▶ _Short task_: Output the full material exactly as it appears here.

▶ _Provided data_:
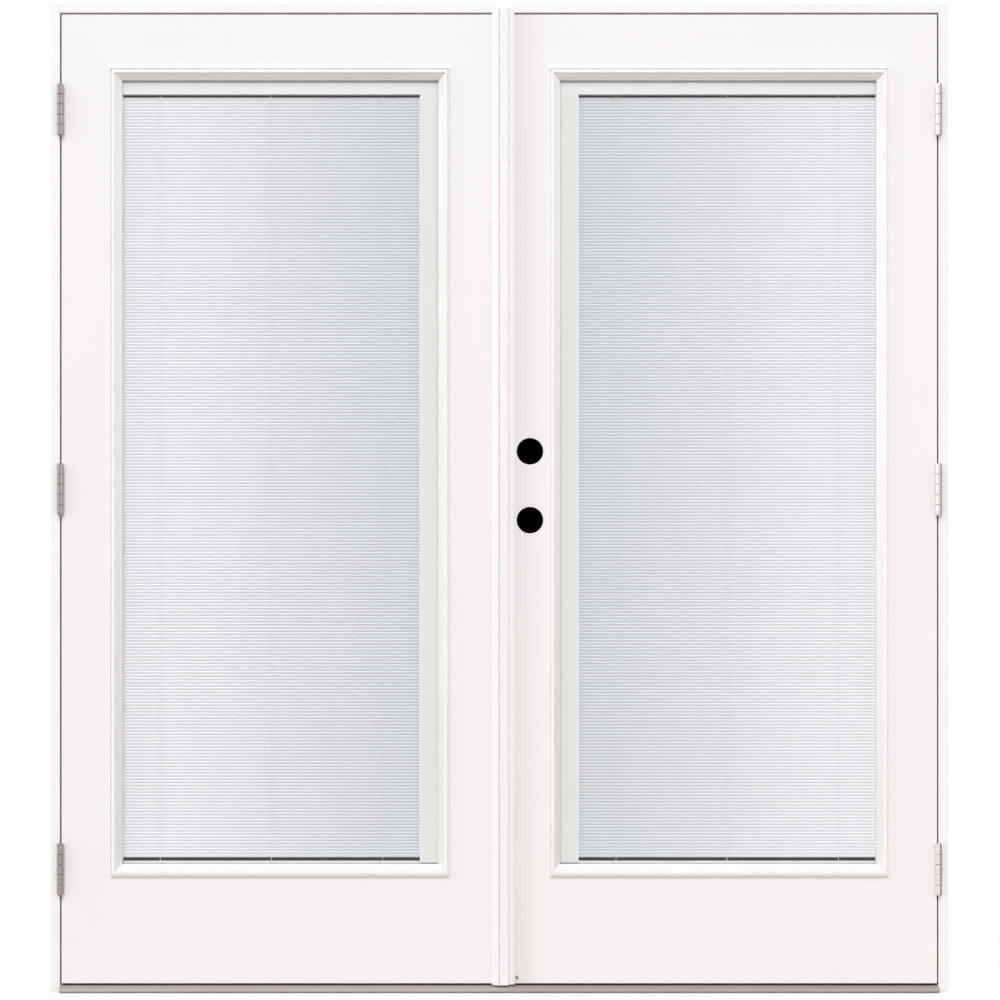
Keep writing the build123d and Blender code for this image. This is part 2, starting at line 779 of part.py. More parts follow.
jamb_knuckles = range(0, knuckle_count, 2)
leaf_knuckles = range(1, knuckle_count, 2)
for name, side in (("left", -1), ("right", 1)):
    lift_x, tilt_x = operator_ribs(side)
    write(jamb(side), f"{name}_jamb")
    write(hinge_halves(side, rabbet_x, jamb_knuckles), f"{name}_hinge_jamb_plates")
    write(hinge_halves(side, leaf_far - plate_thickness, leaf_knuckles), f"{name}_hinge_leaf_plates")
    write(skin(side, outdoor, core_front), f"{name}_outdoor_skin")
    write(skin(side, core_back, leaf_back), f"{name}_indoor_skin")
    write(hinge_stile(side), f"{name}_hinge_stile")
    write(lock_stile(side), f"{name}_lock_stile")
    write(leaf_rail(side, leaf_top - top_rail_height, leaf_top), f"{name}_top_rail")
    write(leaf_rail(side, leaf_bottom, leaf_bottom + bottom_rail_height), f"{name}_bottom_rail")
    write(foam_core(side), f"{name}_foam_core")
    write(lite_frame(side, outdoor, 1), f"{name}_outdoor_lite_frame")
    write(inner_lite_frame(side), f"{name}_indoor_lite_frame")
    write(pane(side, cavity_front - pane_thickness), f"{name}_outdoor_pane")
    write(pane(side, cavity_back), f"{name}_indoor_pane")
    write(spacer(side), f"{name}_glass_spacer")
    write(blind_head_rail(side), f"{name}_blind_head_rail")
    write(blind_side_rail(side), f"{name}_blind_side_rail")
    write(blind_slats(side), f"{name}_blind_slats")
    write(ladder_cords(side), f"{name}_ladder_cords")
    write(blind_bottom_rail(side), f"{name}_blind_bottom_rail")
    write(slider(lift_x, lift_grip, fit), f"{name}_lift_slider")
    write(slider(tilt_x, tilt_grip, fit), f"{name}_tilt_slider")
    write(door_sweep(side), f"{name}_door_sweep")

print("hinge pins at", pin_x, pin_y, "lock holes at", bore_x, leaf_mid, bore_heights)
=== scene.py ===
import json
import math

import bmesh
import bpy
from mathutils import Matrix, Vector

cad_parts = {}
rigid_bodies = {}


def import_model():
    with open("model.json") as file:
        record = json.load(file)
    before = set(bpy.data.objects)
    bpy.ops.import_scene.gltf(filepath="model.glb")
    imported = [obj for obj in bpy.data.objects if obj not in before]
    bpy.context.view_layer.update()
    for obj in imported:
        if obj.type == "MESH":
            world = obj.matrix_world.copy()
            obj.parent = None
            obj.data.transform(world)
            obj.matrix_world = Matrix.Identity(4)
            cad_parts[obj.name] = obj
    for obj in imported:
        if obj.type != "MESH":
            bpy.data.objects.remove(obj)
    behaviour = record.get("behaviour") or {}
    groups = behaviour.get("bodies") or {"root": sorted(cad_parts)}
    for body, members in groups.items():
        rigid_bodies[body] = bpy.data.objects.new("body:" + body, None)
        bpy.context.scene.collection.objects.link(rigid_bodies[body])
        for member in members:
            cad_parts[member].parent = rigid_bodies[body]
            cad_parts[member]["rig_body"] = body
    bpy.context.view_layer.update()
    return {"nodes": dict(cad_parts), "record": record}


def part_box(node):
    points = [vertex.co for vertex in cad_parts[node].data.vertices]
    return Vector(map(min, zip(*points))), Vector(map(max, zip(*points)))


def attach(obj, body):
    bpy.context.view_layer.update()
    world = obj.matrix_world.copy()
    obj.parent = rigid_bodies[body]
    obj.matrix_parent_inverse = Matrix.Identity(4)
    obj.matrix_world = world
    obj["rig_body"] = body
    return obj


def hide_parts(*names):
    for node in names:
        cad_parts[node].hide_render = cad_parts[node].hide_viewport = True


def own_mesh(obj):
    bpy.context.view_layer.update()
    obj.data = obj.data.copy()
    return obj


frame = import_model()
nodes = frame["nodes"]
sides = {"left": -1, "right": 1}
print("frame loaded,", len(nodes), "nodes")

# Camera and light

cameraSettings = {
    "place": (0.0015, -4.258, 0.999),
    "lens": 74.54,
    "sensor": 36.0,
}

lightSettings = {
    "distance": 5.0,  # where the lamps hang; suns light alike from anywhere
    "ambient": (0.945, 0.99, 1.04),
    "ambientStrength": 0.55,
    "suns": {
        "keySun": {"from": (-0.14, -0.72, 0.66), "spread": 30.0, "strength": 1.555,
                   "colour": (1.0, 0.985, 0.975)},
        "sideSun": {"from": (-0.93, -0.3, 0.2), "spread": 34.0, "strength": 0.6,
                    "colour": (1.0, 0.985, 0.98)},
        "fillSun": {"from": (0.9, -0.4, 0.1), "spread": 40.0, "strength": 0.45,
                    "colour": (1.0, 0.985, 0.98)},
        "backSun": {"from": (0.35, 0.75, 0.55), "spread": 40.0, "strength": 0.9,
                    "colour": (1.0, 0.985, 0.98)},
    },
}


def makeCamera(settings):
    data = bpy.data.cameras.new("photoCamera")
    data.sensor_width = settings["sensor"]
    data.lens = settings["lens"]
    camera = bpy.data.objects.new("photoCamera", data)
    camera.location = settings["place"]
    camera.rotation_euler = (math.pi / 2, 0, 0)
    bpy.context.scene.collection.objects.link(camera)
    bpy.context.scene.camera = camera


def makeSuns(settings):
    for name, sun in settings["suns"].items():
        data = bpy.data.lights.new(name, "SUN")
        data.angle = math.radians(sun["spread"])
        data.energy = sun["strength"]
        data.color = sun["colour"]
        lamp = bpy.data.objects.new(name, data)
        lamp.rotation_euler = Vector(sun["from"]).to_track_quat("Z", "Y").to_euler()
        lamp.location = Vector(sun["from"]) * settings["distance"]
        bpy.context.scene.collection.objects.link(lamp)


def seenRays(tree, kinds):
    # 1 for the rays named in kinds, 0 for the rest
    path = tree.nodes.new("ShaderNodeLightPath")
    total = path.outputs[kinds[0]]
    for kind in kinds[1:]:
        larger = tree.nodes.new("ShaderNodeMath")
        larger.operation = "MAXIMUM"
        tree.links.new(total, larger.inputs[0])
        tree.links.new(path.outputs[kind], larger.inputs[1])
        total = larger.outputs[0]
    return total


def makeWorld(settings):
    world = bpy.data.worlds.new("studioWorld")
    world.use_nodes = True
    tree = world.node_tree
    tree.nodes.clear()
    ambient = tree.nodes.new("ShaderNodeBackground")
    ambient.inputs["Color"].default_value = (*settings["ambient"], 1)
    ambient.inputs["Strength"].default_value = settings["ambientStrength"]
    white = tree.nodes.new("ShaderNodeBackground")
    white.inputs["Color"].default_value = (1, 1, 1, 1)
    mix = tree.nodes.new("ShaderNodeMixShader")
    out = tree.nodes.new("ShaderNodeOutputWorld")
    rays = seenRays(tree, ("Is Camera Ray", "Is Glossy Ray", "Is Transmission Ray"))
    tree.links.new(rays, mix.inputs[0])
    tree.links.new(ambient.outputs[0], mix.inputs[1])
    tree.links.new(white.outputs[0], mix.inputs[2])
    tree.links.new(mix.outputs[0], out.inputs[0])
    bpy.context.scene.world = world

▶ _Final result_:
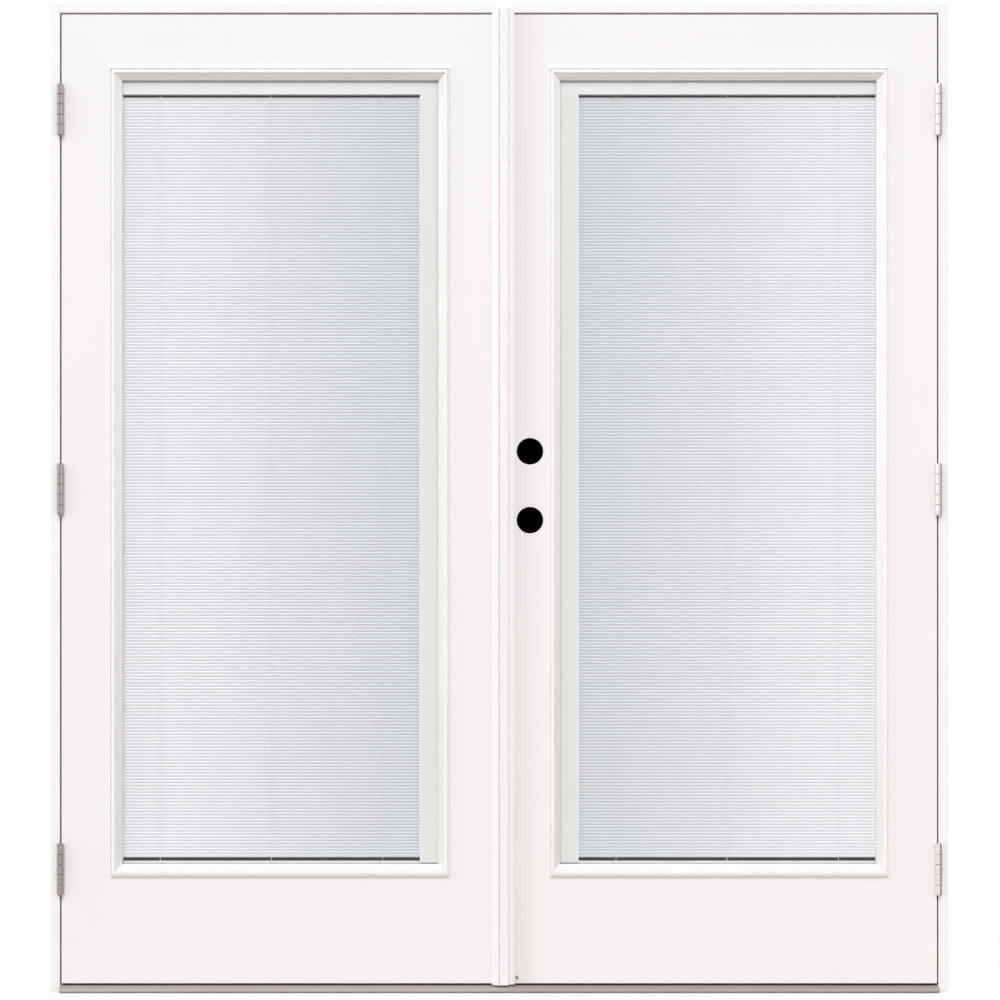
Keep writing the build123d and Blender code for this image. This is part 2, starting at line 779 of part.py. More parts follow.
jamb_knuckles = range(0, knuckle_count, 2)
leaf_knuckles = range(1, knuckle_count, 2)
for name, side in (("left", -1), ("right", 1)):
    lift_x, tilt_x = operator_ribs(side)
    write(jamb(side), f"{name}_jamb")
    write(hinge_halves(side, rabbet_x, jamb_knuckles), f"{name}_hinge_jamb_plates")
    write(hinge_halves(side, leaf_far - plate_thickness, leaf_knuckles), f"{name}_hinge_leaf_plates")
    write(skin(side, outdoor, core_front), f"{name}_outdoor_skin")
    write(skin(side, core_back, leaf_back), f"{name}_indoor_skin")
    write(hinge_stile(side), f"{name}_hinge_stile")
    write(lock_stile(side), f"{name}_lock_stile")
    write(leaf_rail(side, leaf_top - top_rail_height, leaf_top), f"{name}_top_rail")
    write(leaf_rail(side, leaf_bottom, leaf_bottom + bottom_rail_height), f"{name}_bottom_rail")
    write(foam_core(side), f"{name}_foam_core")
    write(lite_frame(side, outdoor, 1), f"{name}_outdoor_lite_frame")
    write(inner_lite_frame(side), f"{name}_indoor_lite_frame")
    write(pane(side, cavity_front - pane_thickness), f"{name}_outdoor_pane")
    write(pane(side, cavity_back), f"{name}_indoor_pane")
    write(spacer(side), f"{name}_glass_spacer")
    write(blind_head_rail(side), f"{name}_blind_head_rail")
    write(blind_side_rail(side), f"{name}_blind_side_rail")
    write(blind_slats(side), f"{name}_blind_slats")
    write(ladder_cords(side), f"{name}_ladder_cords")
    write(blind_bottom_rail(side), f"{name}_blind_bottom_rail")
    write(slider(lift_x, lift_grip, fit), f"{name}_lift_slider")
    write(slider(tilt_x, tilt_grip, fit), f"{name}_tilt_slider")
    write(door_sweep(side), f"{name}_door_sweep")

print("hinge pins at", pin_x, pin_y, "lock holes at", bore_x, leaf_mid, bore_heights)
=== scene.py ===
import json
import math

import bmesh
import bpy
from mathutils import Matrix, Vector

cad_parts = {}
rigid_bodies = {}


def import_model():
    with open("model.json") as file:
        record = json.load(file)
    before = set(bpy.data.objects)
    bpy.ops.import_scene.gltf(filepath="model.glb")
    imported = [obj for obj in bpy.data.objects if obj not in before]
    bpy.context.view_layer.update()
    for obj in imported:
        if obj.type == "MESH":
            world = obj.matrix_world.copy()
            obj.parent = None
            obj.data.transform(world)
            obj.matrix_world = Matrix.Identity(4)
            cad_parts[obj.name] = obj
    for obj in imported:
        if obj.type != "MESH":
            bpy.data.objects.remove(obj)
    behaviour = record.get("behaviour") or {}
    groups = behaviour.get("bodies") or {"root": sorted(cad_parts)}
    for body, members in groups.items():
        rigid_bodies[body] = bpy.data.objects.new("body:" + body, None)
        bpy.context.scene.collection.objects.link(rigid_bodies[body])
        for member in members:
            cad_parts[member].parent = rigid_bodies[body]
            cad_parts[member]["rig_body"] = body
    bpy.context.view_layer.update()
    return {"nodes": dict(cad_parts), "record": record}


def part_box(node):
    points = [vertex.co for vertex in cad_parts[node].data.vertices]
    return Vector(map(min, zip(*points))), Vector(map(max, zip(*points)))


def attach(obj, body):
    bpy.context.view_layer.update()
    world = obj.matrix_world.copy()
    obj.parent = rigid_bodies[body]
    obj.matrix_parent_inverse = Matrix.Identity(4)
    obj.matrix_world = world
    obj["rig_body"] = body
    return obj


def hide_parts(*names):
    for node in names:
        cad_parts[node].hide_render = cad_parts[node].hide_viewport = True


def own_mesh(obj):
    bpy.context.view_layer.update()
    obj.data = obj.data.copy()
    return obj


frame = import_model()
nodes = frame["nodes"]
sides = {"left": -1, "right": 1}
print("frame loaded,", len(nodes), "nodes")

# Camera and light

cameraSettings = {
    "place": (0.0015, -4.258, 0.999),
    "lens": 74.54,
    "sensor": 36.0,
}

lightSettings = {
    "distance": 5.0,  # where the lamps hang; suns light alike from anywhere
    "ambient": (0.945, 0.99, 1.04),
    "ambientStrength": 0.55,
    "suns": {
        "keySun": {"from": (-0.14, -0.72, 0.66), "spread": 30.0, "strength": 1.555,
                   "colour": (1.0, 0.985, 0.975)},
        "sideSun": {"from": (-0.93, -0.3, 0.2), "spread": 34.0, "strength": 0.6,
                    "colour": (1.0, 0.985, 0.98)},
        "fillSun": {"from": (0.9, -0.4, 0.1), "spread": 40.0, "strength": 0.45,
                    "colour": (1.0, 0.985, 0.98)},
        "backSun": {"from": (0.35, 0.75, 0.55), "spread": 40.0, "strength": 0.9,
                    "colour": (1.0, 0.985, 0.98)},
    },
}


def makeCamera(settings):
    data = bpy.data.cameras.new("photoCamera")
    data.sensor_width = settings["sensor"]
    data.lens = settings["lens"]
    camera = bpy.data.objects.new("photoCamera", data)
    camera.location = settings["place"]
    camera.rotation_euler = (math.pi / 2, 0, 0)
    bpy.context.scene.collection.objects.link(camera)
    bpy.context.scene.camera = camera


def makeSuns(settings):
    for name, sun in settings["suns"].items():
        data = bpy.data.lights.new(name, "SUN")
        data.angle = math.radians(sun["spread"])
        data.energy = sun["strength"]
        data.color = sun["colour"]
        lamp = bpy.data.objects.new(name, data)
        lamp.rotation_euler = Vector(sun["from"]).to_track_quat("Z", "Y").to_euler()
        lamp.location = Vector(sun["from"]) * settings["distance"]
        bpy.context.scene.collection.objects.link(lamp)


def seenRays(tree, kinds):
    # 1 for the rays named in kinds, 0 for the rest
    path = tree.nodes.new("ShaderNodeLightPath")
    total = path.outputs[kinds[0]]
    for kind in kinds[1:]:
        larger = tree.nodes.new("ShaderNodeMath")
        larger.operation = "MAXIMUM"
        tree.links.new(total, larger.inputs[0])
        tree.links.new(path.outputs[kind], larger.inputs[1])
        total = larger.outputs[0]
    return total


def makeWorld(settings):
    world = bpy.data.worlds.new("studioWorld")
    world.use_nodes = True
    tree = world.node_tree
    tree.nodes.clear()
    ambient = tree.nodes.new("ShaderNodeBackground")
    ambient.inputs["Color"].default_value = (*settings["ambient"], 1)
    ambient.inputs["Strength"].default_value = settings["ambientStrength"]
    white = tree.nodes.new("ShaderNodeBackground")
    white.inputs["Color"].default_value = (1, 1, 1, 1)
    mix = tree.nodes.new("ShaderNodeMixShader")
    out = tree.nodes.new("ShaderNodeOutputWorld")
    rays = seenRays(tree, ("Is Camera Ray", "Is Glossy Ray", "Is Transmission Ray"))
    tree.links.new(rays, mix.inputs[0])
    tree.links.new(ambient.outputs[0], mix.inputs[1])
    tree.links.new(white.outputs[0], mix.inputs[2])
    tree.links.new(mix.outputs[0], out.inputs[0])
    bpy.context.scene.world = world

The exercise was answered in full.